I believe we are not here as a society to be an agency of murder or the agency of killing.  Therefore, I would like to think enlightened governments have moved away from the death sentence.  They have done so because they realize it is wrong.  How do two wrongs make a right?  They do not.  The murderer is himself a wrong doer but then whoever kills him is also a wrong doer of the same type of crime in fact although some of it is organized.  Madam President this House or this nation better be enlightened enough to see that death sentence is a primitive way of punishment.  Let us live further out of the mud and consider things like permanent residence in confinement.  Whereas you keep the murderer away from the society but life termination should be avoided.  With these few words Madam President, I would like to ask, plead with this House that if we thought an eye for an eye was an answer, we were wrong, it is like saying two and three make four.

Madam President, I beseech you to move with my kind of thinking and join the rest of the enlightened world where death sentence does not exist.  Thank you very much.

SENATOR HLALO:  Thank you Madam President, I would also

want to add my voice to this debate which is very pertinent especially this time when we look at ourselves as being in a reconciliation in this country.  I will start by saying that as we are a circular Christian country, Zimbabwe should also do what Christians do, and Christians normally forgive others as we all pray every Sunday that we should forgive those who trespass against us.

Part of the speech not recorded due to technical fault

   MADAM PRESIDENT:  I wish to remind Hon. Senators that our

rules indicate that you may not debate twice on the same motion and Senator Hlalo you actually seconded this motion.  So please those who contributed to it give a chance to the others so that we also hear what they have to say on this motion.  Thank you

SENATOR MUCHIHWA:  Thank you Madam President.  I

would like to congratulate this House for meeting in 2013, despite all the challenges we were facing, especially with the loss of Vice President John Nkomo, I would like to say peace to all of you and also our Deputy Minister Seiso Moyo.

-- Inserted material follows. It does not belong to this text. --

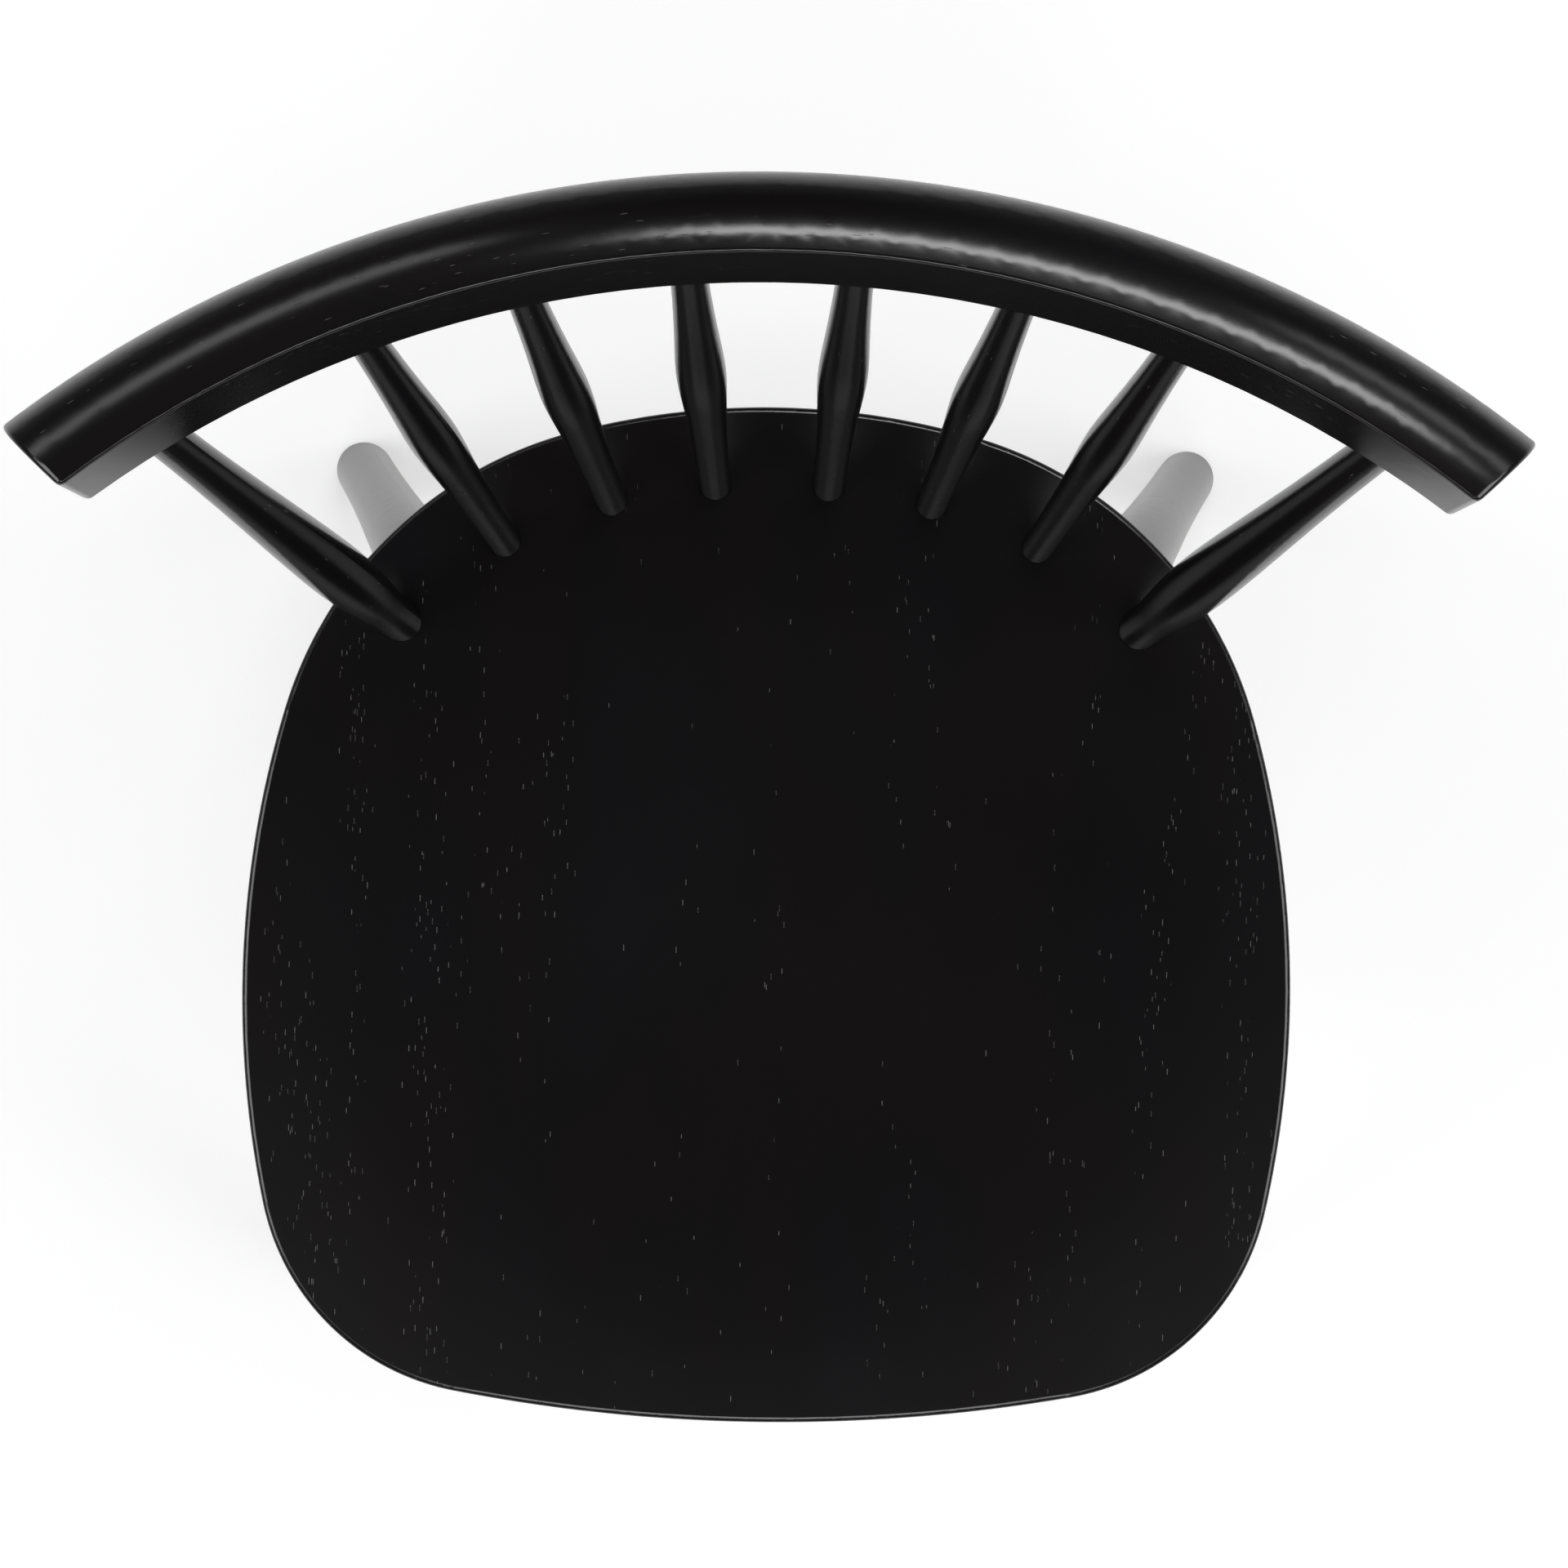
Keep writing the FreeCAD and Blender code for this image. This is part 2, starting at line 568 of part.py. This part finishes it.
def make_seat():
    plank = Part.Face(seat_outline(SEAT_UNDERSIDE))
    plank = plank.extrude(UP * (SEAT_THICKNESS + HOLLOW_TOOL_MARGIN / 2))
    plank = plank.cut(seat_top_cutter())
    half_way = SEAT_UNDERSIDE + SEAT_THICKNESS / 2
    top_edges = [edge for edge in plank.Edges if edge.BoundBox.ZMin > half_way]
    plank = plank.makeFillet(SEAT_TOP_ROUND, top_edges)
    under_edges = [edge for edge in plank.Edges if edge.BoundBox.ZMax < SEAT_UNDERSIDE + TOLERANCE]
    plank = plank.makeChamfer(SEAT_BEVEL_WIDTH, SEAT_BEVEL_HEIGHT, under_edges)
    for name, (foot, head), sizes in back_sticks():
        plank = plank.cut(socket(foot, foot + foot - head, sizes[0], BACK_SEAT_TENON))
    for name, seat_point, foot_point in legs():
        inside = seat_point + seat_point - foot_point
        plank = plank.cut(socket(seat_point, inside, LEG_TENON_RADIUS, LEG_TENON_LENGTH))
    return plank


def make_crest():
    rail = crest_blank()
    for name, (foot, head), sizes in back_sticks():
        rail = rail.cut(socket(head, head + head - foot, sizes[2], BACK_CREST_TENON))
    return rail


def make_legs():
    shapes = {}
    for ends in legs():
        name = ends[0]
        end, side = name.split("_")[1:]
        other = "rear" if end == "front" else "front"
        joint = stretcher_joint(side, end)
        shape = leg(ends)
        shape = shape.cut(stretcher_socket(joint, stretcher_joint(side, other), STRETCHER_END_RADIUS))
        shapes[name] = shape.cut(nail_hole(glide_centre(ends)))
    return shapes


def make_stretchers():
    shapes = {}
    middles = {side: side_middle(side) for side in ("left", "right")}
    for side, other in (("left", "right"), ("right", "left")):
        shape = stretcher(stretcher_joint(side, "front"), stretcher_joint(side, "rear"),
                          STRETCHER_END_RADIUS, STRETCHER_STRAIGHT)
        hole = stretcher_socket(middles[side], middles[other], CROSS_END_RADIUS)
        shapes[f"stretcher_{side}"] = shape.cut(hole)
    shapes["stretcher_cross"] = stretcher(middles["left"], middles["right"], CROSS_END_RADIUS,
                                          CROSS_STRAIGHT)
    return shapes


def make_glides():
    shapes = {}
    nails = []
    for ends in legs():
        centre = glide_centre(ends)
        shapes[ends[0].replace("leg", "glide")] = glide(centre)
        nails.append(nail(centre))
    shapes["glide_nails"] = Part.makeCompound(nails)
    return shapes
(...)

Referring to the death penalty, it is very painful when we look at how this law came into our midst.  But now that we are civilised, long ago things were just being imposed on us.  Even this House was not ours, it was for settlers.  Those people would put rules that were good for them in trying to make us suffer as Zimbabweans but looking at how the law was put into place, it was to make us suffer as black people. But now we are civilized, we can stay in this House but we find that we are also putting that law into practice because what you do is what you get as well.  Even musicians sing that, which means that God has got his own laws.  We know that there are murderers where we grew up in the rural areas, there were so many forests there but you would find that as time goes on you will find that those places were no longer scary because those murders would have met their justice.  But I also think that when we look at this law, we see that all the nations in the United Nations agreed that this law is not applicable anymore.  Yes there are issues which are very bad, but I think that it is only the Lord who can bring justice.  Even if a person kills 20 000 people; that person will meet his own time as well because we all have our time to live on earth.  We cannot live forever.  So let us bear in mind that it is only God who can revenge.

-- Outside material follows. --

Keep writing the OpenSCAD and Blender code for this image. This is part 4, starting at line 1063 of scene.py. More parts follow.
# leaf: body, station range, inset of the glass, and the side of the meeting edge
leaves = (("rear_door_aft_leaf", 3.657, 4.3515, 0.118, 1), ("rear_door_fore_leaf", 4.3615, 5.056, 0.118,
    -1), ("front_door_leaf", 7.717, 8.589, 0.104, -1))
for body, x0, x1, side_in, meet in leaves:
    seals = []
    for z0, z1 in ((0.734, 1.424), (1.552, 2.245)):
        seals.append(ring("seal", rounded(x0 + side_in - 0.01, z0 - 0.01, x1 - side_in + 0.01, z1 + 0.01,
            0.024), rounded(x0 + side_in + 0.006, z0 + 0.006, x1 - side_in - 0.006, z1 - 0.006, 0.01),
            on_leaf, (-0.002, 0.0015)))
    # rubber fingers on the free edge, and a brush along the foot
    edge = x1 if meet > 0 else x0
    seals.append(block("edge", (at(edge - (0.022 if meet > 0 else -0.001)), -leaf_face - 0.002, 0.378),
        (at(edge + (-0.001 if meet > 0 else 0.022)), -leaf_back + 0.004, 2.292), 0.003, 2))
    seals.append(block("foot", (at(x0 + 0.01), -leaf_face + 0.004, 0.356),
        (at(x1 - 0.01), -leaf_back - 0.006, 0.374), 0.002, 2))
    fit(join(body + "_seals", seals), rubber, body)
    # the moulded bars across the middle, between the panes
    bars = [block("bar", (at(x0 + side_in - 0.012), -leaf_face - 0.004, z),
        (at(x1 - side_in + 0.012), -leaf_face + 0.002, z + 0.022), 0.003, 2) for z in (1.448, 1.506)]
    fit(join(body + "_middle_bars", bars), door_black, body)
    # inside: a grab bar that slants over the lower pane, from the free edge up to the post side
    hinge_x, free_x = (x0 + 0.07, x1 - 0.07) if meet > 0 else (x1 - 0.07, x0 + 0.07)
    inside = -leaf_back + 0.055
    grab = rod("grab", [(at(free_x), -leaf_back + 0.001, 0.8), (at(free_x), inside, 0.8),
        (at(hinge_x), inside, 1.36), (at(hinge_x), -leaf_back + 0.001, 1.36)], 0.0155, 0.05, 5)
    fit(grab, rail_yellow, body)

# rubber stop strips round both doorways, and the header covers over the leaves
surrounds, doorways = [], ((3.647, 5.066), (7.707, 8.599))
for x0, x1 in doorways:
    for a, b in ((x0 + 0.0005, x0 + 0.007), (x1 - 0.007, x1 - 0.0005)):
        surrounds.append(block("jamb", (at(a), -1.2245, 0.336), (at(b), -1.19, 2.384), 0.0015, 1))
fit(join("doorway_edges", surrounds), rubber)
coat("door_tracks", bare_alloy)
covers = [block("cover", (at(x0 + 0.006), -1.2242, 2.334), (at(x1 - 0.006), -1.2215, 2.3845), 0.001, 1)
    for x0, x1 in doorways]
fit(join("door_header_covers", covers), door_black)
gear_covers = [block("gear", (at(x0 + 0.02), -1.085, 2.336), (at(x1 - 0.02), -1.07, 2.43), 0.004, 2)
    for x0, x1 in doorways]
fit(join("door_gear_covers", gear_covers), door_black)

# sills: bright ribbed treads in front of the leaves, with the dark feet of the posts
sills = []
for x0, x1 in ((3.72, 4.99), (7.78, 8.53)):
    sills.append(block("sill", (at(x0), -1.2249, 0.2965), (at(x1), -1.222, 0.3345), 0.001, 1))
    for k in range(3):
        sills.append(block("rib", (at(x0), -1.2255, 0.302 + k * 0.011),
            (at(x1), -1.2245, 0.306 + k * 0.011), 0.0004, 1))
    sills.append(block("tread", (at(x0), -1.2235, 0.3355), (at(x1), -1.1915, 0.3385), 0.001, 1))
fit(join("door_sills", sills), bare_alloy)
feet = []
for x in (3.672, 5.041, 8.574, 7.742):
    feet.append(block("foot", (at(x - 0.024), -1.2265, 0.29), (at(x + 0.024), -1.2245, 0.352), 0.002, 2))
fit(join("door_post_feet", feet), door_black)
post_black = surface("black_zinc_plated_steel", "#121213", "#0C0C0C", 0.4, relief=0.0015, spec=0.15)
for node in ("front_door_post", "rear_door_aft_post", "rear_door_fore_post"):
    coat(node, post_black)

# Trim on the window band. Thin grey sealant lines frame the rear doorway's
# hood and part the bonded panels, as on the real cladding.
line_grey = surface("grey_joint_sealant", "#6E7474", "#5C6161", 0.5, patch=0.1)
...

If one is convicted and proved to have murdered people, I think there should be a place for those people (murderers) where they should be send and they will be quarantined until they meet their time through the Lord who will bring justice on them.  This is what I just wanted to say in adding my voice on this motion.  Thank you Madam President.

THE GOVERNOR FOR MATABELELAND NORTH: I move

that the debate do now adjourn.

Motion put and agreed to.

Debate to resume: Wednesday, 6th February, 2013.

On the motion of THE GOVERNOR FOR MATABELELAND

NORTH, the Senate adjourned at Fourteen Minutes past Three O’clock p.m.